In this thesis, we study squeezed states from several points of view: ways to define squeezing and set up criteria with suitable invariance properties; methods to geometrically depict the squeezing property when it is present, and to trace its dynamical evolution; effects of coupling to a dissipative environment in various regimes; the effect of dissipation on superposition at the quantum mechanical level when applied to squeezed states; characteristic signatures of squeezing such as the specific features of photon number distributions; new and global ways to define squeezing for multimode systems based on physically reasonable invariance requirements; and a study of the delocalization-localization transition in a two-level system coupled to a phonon bath, using a displaced squeezed state variational wave function for the phonons. Throughout, we base our discussion of squeezing, for single-mode as well as multimode systems, on the properties of variance matrices or second-order moments of any given quantum mechanical state. We also supplement analytic work by extensive numerical studies wherever necessary. In Chapter III, we study a state that is not a pure Gaussian but a linear superposition of two Gaussian states at the wavefunction level. The Wigner distribution of such a state consists of the sum of three terms, two of which correspond to the Wigner functions of each state independently and the third to the interference term. We have considered a particular superposition of two squeezed coherent states that can be generated by evolving an initial squeezed vacuum state under the influence of an anharmonic oscillator Hamiltonian. The effect of dissipation on such an initial density matrix has been investigated. We have looked at the effect of dissipation on this initial state in the Wigner distribution language. We have also shown the corresponding situation in the Minkowski space picture. We find that with time the interference fringes created by the superposition disappear and that even very small dissipative losses are enough to destroy quantum coherence.
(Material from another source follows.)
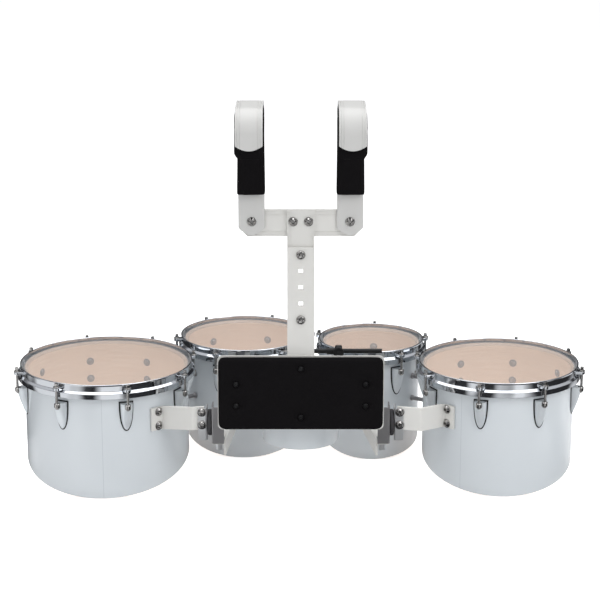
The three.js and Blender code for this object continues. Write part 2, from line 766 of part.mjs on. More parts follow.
// Bolts that hold the stem and the blades to the cross bar, and the two that set the height
const yokeGrip = crossBackY - stemFrontY + 2 * clearance;
const yokeBoltNames = ['left_blade_bolt', 'left_stem_bolt', 'right_stem_bolt', 'right_blade_bolt'];
yokeBoltXs.forEach((x, i) => {
  const start = new THREE.Vector3(x, stemFrontY - clearance, yokeBoltZ);
  addPiece(yokeBoltNames[i], throughBolt(start, towardAudience, yokeGrip, boltSides), materials.chrome, yoke);
});
const heightGrip = stemBackY - barFrontY + 2 * clearance;
const heightBolts = { upper_height_bolt: holeTop, lower_height_bolt: holeTop - lowerBoltPitches * holePitch };
for (const [name, z] of Object.entries(heightBolts)) {
  const start = new THREE.Vector3(0, barFrontY - clearance, z);
  addPiece(name, throughBolt(start, towardAudience, heightGrip, boltSides), materials.chrome);
}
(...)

The loss of quantum coherence in the density matrix language or in the Wigner distribution language corresponds to the vanishing of the “spatial” components of the Minkowski space vector. We have also looked at the effect of dissipation on the photon number distribution of this superposition of squeezed states. The oscillations in the photon number distribution disappear due to dissipative effects.
In Chapter IV, we study the photon number distribution of a squeezed state of a single-mode radiation field. We compare and contrast the U(1)-invariant squeezing criterion with the more restrictive usual or naive criterion, with the help of suggestive geometric representations. The U(1) invariance of the photon number distribution in a squeezed coherent state, with arbitrary complex squeeze and displacement parameters, is explicitly demonstrated analytically. The behavior of the photon number distribution for a representative value of the displacement and various values of the squeeze parameter is numerically investigated. A new kind of giant oscillation riding as an envelope over more rapid oscillations in this distribution is demonstrated. While oscillations per se have been observed earlier in the literature, this overriding oscillation effect is completely new and is revealed only by careful numerical work.
Up to this point, we have dealt only with single-mode systems. In Chapter V, we develop a U(n)-invariant squeezing criterion, the natural extension of the U(1)-invariant squeezing criterion for the single-mode case to the multimode case. Physical reasons why such invariance is quite natural have been discussed. The first question that we have studied here is the complete set of necessary and sufficient conditions that must be imposed on a symmetric positive matrix for it to qualify to be the variance matrix of some physically realizable state. Now, given a bona fide variance matrix, we have given the algorithm by which it is possible to decide whether it is squeezed or not. We find it very interesting that the implementation of the U(n)-invariant squeezing criterion also reduces to that of finding out whether the least eigenvalue of the variance matrix is less than that prescribed by the standard shot noise limit. This is a nontrivial result. Finally, we have investigated the implications of this squeezing criterion in the context of one two-mode squeezed state well known in the literature and called the pair coherent state.
In the last problem studied in this thesis, we turn from squeezing of radiation to an application of this phenomenon in the context of condensed matter physics. This is taken up in Chapter VI. Here we have looked at the symmetry-breaking transition in a two-level system coupled to a phonon bath. In this model, we have examined a particle tunneling between two equivalent minima. The two-level system is coupled linearly to the phonon coordinate. Both the coherent state and the displaced squeezed state had been proposed as variational wave functions for the ground state of the phonons. In the case of the displaced squeezed state, only the parameter controlling the amount of squeezing was treated as a variational parameter. We propose the displaced squeezed state as a variational wave function for the ground state treating both the parameters—one controlling the amount of displacement and the other controlling the amount of squeezing-as variational parameters. We have investigated the zero-temperature phase diagram for the delocalization-localization transition of the tunneling particle interacting with the phonon bath. We have considered both the cases of (i) ohmic dissipation and (ii) atomic tunneling in solids, for the spectral density of the bath. We have compared our results with known existing approximate treatments. The phase diagram is found to be modified on using the displaced squeezed state variational wave function. We observe that the “knee” found previously in the phase boundary curves of the coherent and squeezed state variational wave functions changes and appears now as a convex-down function instead of as a convex-up function.